Community Amenities Station
The Mission Creek Bikeway can be so much more than a strip of asphalt. What are some ideas you have about things you would like to see along the route? Amenities can include such things as picnic tables, drinking fountains, bike racks, gazebos, pocket parks, cafes, landscaping, tree plantings, ponds, streams, or anything else you can imagine that would enhance the environment along the greenway. Where should these amenities be placed along the route? Are there opportunities to make use of existing conditions to enhance the desired results of placing these amenities?

Engineering/Planning Station
This is perhaps the most challenging aspect of planning the Mission Creek Bikeway. The proposed route travels along busy arterial streets, crosses some very complex intersections, and must negotiate some narrow city streets with competing uses. Nevertheless, obstacles worse than these have been surmounted many times before, and with some expertise from traffic engineers, creativity, and hard work, there is no reason that Mission Creek cannot become a first-rate Class I bikeway. At this station, we would like to hear your ideas about how to design a bikeway/ greenbelt that will provide safe, easy transit for pedestrians and bicyclists through a very car-oriented area.

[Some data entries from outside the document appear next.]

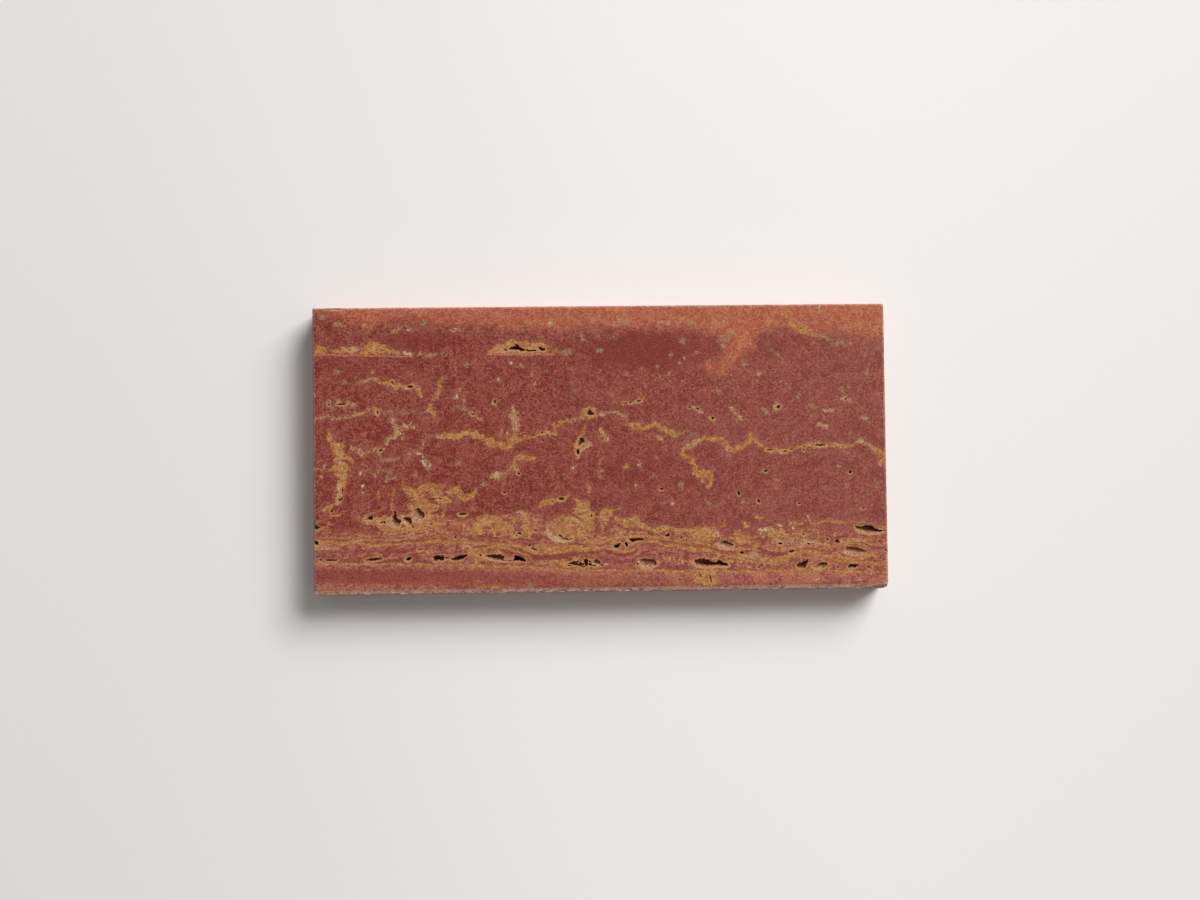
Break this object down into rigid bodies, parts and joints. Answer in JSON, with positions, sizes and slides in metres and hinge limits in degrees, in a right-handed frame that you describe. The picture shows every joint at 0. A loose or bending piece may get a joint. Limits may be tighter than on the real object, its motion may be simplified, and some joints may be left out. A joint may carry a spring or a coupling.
{
  "type": "travertine subway tile",
  "caption": "Rectangular wall tile of red travertine, sawn across its beds, honed, with eased edges and unfilled natural cavities.",
  "frame": {"origin": "centre of the back face, which the tile rests on", "axes": "+X along the tile's length, +Y across its width towards the orange bed, +Z out of the honed face"},
  "size_m": [0.1524, 0.0762, 0.01],
  "materials": {
    "travertine": "honed"
  },
  "bodies": {
    "root": {"tile": "travertine"}
  },
  "joints": []
}
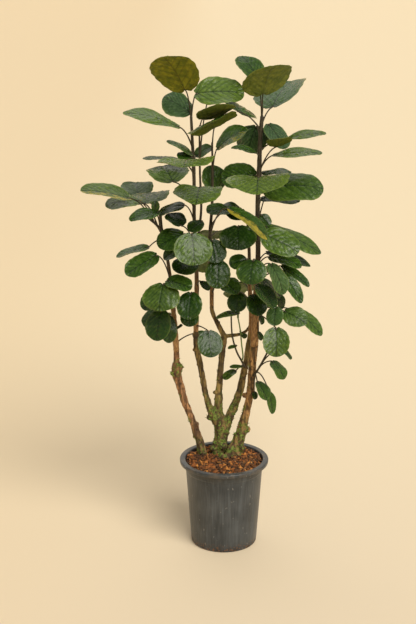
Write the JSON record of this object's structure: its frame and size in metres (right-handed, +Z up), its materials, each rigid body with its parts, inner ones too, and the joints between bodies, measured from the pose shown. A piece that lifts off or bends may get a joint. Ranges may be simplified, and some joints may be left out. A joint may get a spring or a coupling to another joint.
{
  "type": "potted polyscias",
  "caption": "Tall houseplant with round crinkled leaves on slender woody trunks, growing in a plain round nursery pot filled with coconut chips.",
  "frame": {"origin": "centre of the pot's flat base, on the floor", "axes": "+Z up along the pot's axis; +Y away from the side that is looked at; +X to the viewer's right"},
  "size_m": [0.6247, 0.4492, 1.3242],
  "materials": {
    "pot_plastic": "matte charcoal grey, moulded, lightly scuffed",
    "coconut_chips": "rough red-brown chips, dull",
    "bark": "tan fissured bark with leaf scars and a little moss",
    "foliage": "dark green, crinkled and glossy, paler at the veins"
  },
  "bodies": {
    "root": {"pot": "pot_plastic", "soil": "coconut_chips", "trunk_left": "bark", "trunk_centre": "bark", "trunk_right": "bark", "shoot_left": "foliage", "shoot_tall_left": "foliage", "shoot_middle": "foliage", "shoot_inner": "foliage", "shoot_back": "foliage", "shoot_right": "foliage", "twig_low": "foliage", "twig_inner": "foliage"}
  },
  "joints": []
}
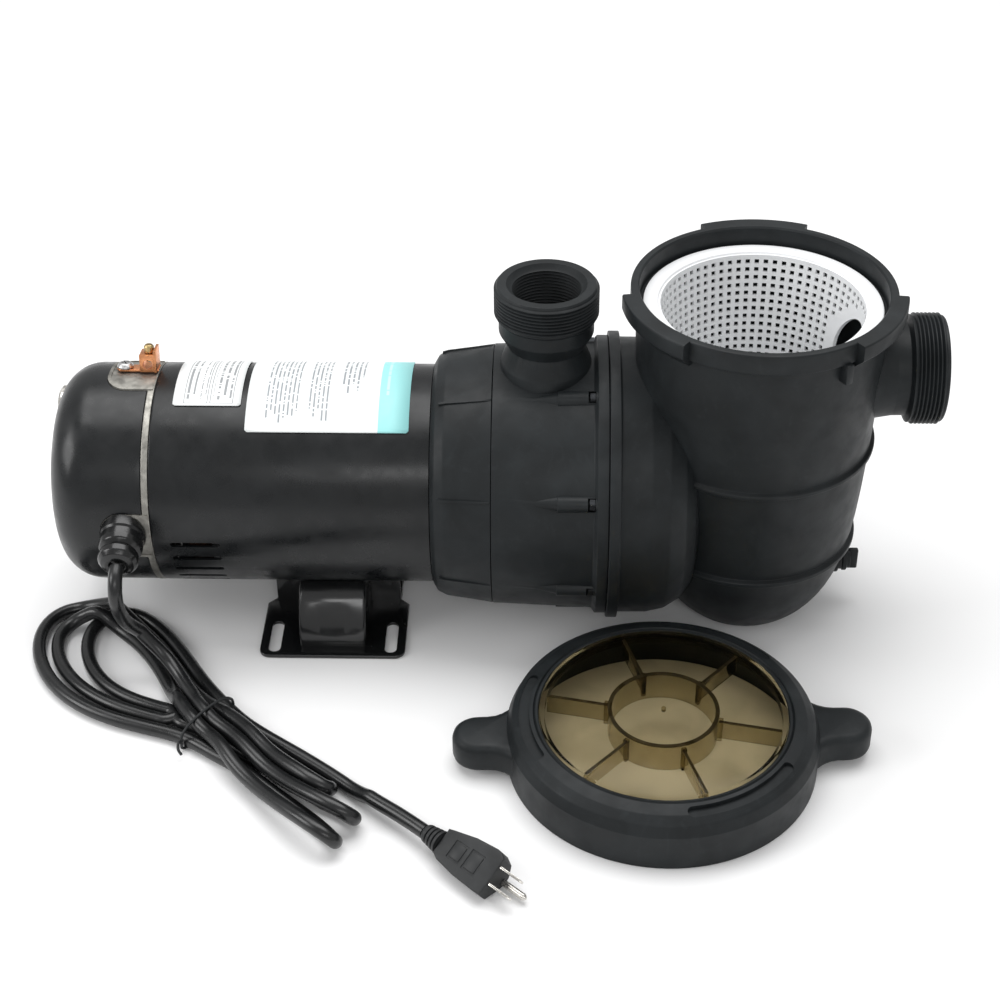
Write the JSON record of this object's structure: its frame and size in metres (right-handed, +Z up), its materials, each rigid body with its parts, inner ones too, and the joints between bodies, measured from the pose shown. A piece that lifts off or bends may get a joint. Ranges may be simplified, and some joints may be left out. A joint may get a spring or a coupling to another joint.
{
  "type": "pool pump",
  "caption": "Swimming pool pump with an electric motor, volute, strainer pot with a lift-out basket, a loose threaded lid with a clear window, and a tied mains cord.",
  "frame": {"origin": "centre of the motor foot's underside, on the floor", "axes": "+X along the motor axis towards the suction port, +Y away from the loose lid, +Z up"},
  "size_m": [0.6559, 0.4334, 0.2661],
  "materials": {
    "black_paint": "satin",
    "gloss_paint": "gloss",
    "cast_metal": "as cast",
    "steel": "plated",
    "copper": "bare copper",
    "brass": "bare",
    "label": "printed film",
    "charcoal_plastic": "moulded",
    "gland_plastic": "moulded",
    "white_plastic": "moulded",
    "smoked_plastic": "clear",
    "rubber": "moulded",
    "ceramic": "lapped",
    "cord_jacket": "extruded"
  },
  "bodies": {
    "pump": {"motor_shell": "black_paint", "end_cover": "black_paint", "rear_end_frame": "cast_metal", "front_end_frame": "cast_metal", "ground_lug": "copper", "lug_mount_screw": "steel", "wire_clamp_screw": "brass", "rating_label": "label", "care_label": "label", "motor_foot": "gloss_paint", "gland_body": "gland_plastic", "gland_nut": "gland_plastic", "stator_core": "steel", "stator_winding_rear": "copper", "stator_winding_front": "copper", "run_capacitor": "steel", "terminal_board": "charcoal_plastic", "rear_bearing_outer": "steel", "front_bearing_outer": "steel", "seal_plate": "charcoal_plastic", "seal_seat_ring": "ceramic", "seal_plate_oring": "rubber", "volute_casing": "charcoal_plastic", "casing_oring": "rubber", "diffuser": "charcoal_plastic", "strainer_housing": "charcoal_plastic", "through_bolt_1": "steel", "through_bolt_2": "steel", "through_bolt_3": "steel", "through_bolt_4": "steel", "casing_bolt_1": "steel", "casing_bolt_2": "steel", "casing_bolt_3": "steel", "casing_bolt_4": "steel", "casing_bolt_5": "steel", "casing_bolt_6": "steel", "casing_bolt_7": "steel", "casing_bolt_8": "steel", "cord_drop": "cord_jacket", "cord_hank": "cord_jacket", "cord_tie": "rubber", "cord_plug_end": "cord_jacket", "plug_strain_relief": "rubber", "plug_body": "rubber", "plug_blade_1": "brass", "plug_blade_2": "brass", "plug_ground_pin": "brass"},
    "rotor": {"motor_shaft": "steel", "rotor_core": "steel", "cooling_fan": "white_plastic", "rear_bearing_inner": "steel", "front_bearing_inner": "steel", "seal_rotary_head": "rubber", "impeller": "charcoal_plastic"},
    "basket": {"strainer_basket": "white_plastic"},
    "lid_window": {"lid_lens": "smoked_plastic", "lid_oring": "rubber"},
    "lid_collar": {"lid_ring": "charcoal_plastic"},
    "drain_seal": {"drain_plug_oring": "rubber"},
    "drain_screw": {"drain_plug": "charcoal_plastic"}
  },
  "joints": [
    {"name": "rotor_spin", "type": "hinge", "parent": "pump", "child": "rotor", "pos_m": [0, 0, 0.107], "axis": [1, 0, 0], "continuous": true},
    {"name": "basket_lift", "type": "slide", "parent": "pump", "child": "basket", "axis": [0, 0, 1], "range_m": [0, 0.2]},
    {"name": "lid_lift", "type": "slide", "parent": "pump", "child": "lid_window", "axis": [0, -0.5, 0.866], "range_m": [0, 0.25]},
    {"name": "lid_turn", "type": "hinge", "parent": "lid_window", "child": "lid_collar", "pos_m": [0.236, -0.183, 0], "axis": [0, 0, 1], "range_deg": [-50, 0]},
    {"name": "drain_slide", "type": "slide", "parent": "pump", "child": "drain_seal", "axis": [1, 0, 0], "range_m": [0, 0.0121]},
    {"name": "drain_turn", "type": "hinge", "parent": "drain_seal", "child": "drain_screw", "pos_m": [0.377, 0, 0.032], "axis": [1, 0, 0], "range_deg": [0, 2160]}
  ],
  "couplings": [
    {"joint": "drain_slide", "follows": "drain_turn", "m_per_rad": 0.00031831}
  ]
}
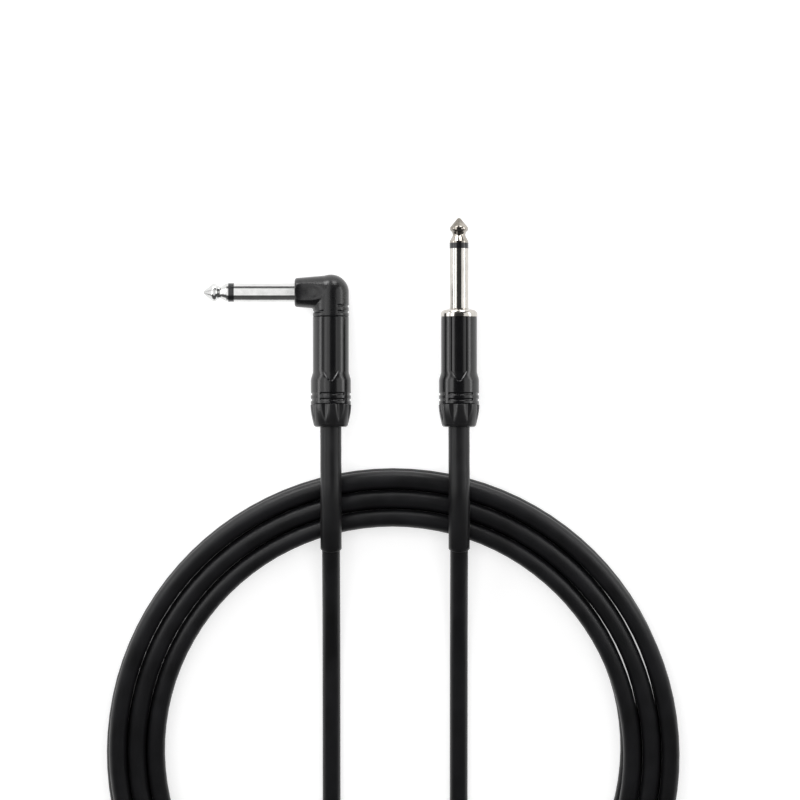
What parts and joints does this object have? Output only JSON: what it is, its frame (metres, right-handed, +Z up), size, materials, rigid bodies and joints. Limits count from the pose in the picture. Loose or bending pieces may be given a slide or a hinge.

Refer to the maps and the route photos and think about what engineering solutions could be applied to the difficult areas. What kinds of traffic control devices do you want to see implemented along the bikeway? Bicycle signals similar to the ones used in Holland, Germany, and even Davis, California? Sensors that detect you and your bicycle in advance of an intersection so you don't have to push a button? Flush curb cuts that facilitate in-line skate traffic? Do you want the bikeway to be a "bike freeway" that will complement the existing freeway flyover, or more of a pathway that meanders and encourages a slower speed of travel? What signals and signs would you use, and where would you place them? Are there areas along the route that are particularly hostile to bicyclists and pedestrians? How do you think a bikeway could most effectively address these problem areas?

Constraints and Opportunities Station
At this station, we would like to hear your ideas about what areas could pose design problems and what areas provide exciting opportunities to enhance the bikeway. What are your concerns about this proposal? Some constraints might include loss of parking, difficult intersections, narrow rights-of-way, or competing uses with industry or other commercial needs. Opportunities could include areas where there is the potential to install amenities such as rest areas or Bikestations or places where the path could easily interface with existing on-street routes. Think about how the new greenway could draw new customers to existing businesses, and even create new business opportunities. When listing constraints, please try and provide solutions to potential problems.

History and Culture Station
The corridor that the Mission Creek Bikeway and Greenbelt project will reclaim has a rich and varied history. First, of course, it was the route of Mission Creek, a navigable waterway that emptied into Mission Bay and was a means of transportation and a source of food for the Ohlone Indians. In the early 18th Century, Spanish Missionaries established Mission Dolores near the headwaters of Mission Creek. The area surrounding the Mission was transformed into agricultural land using largely native labor. As San Francisco's population increased in the 19th Century, a railroad was built parallel to the Creek. Later, Mission Bay was filled in to provide additional real estate for San Francisco's exploding population. Mission Creek was undergrounded and became virtually a sewer in the late 19th Century. The railroad tracks that remain are the only indication of the fact that this corridor was once a vital transportation route.

What are some ways that the Mission Creek Bikeway can capture some of this history? Would you like to see kiosks detailing cultural history in the area? Murals, sculptures, and other art installations evoking images of the old waterway and the railroad? Ohlone symbols used consistently along the trail? How can the bikeway and its surroundings effectively capture the natural and cultural history of the area?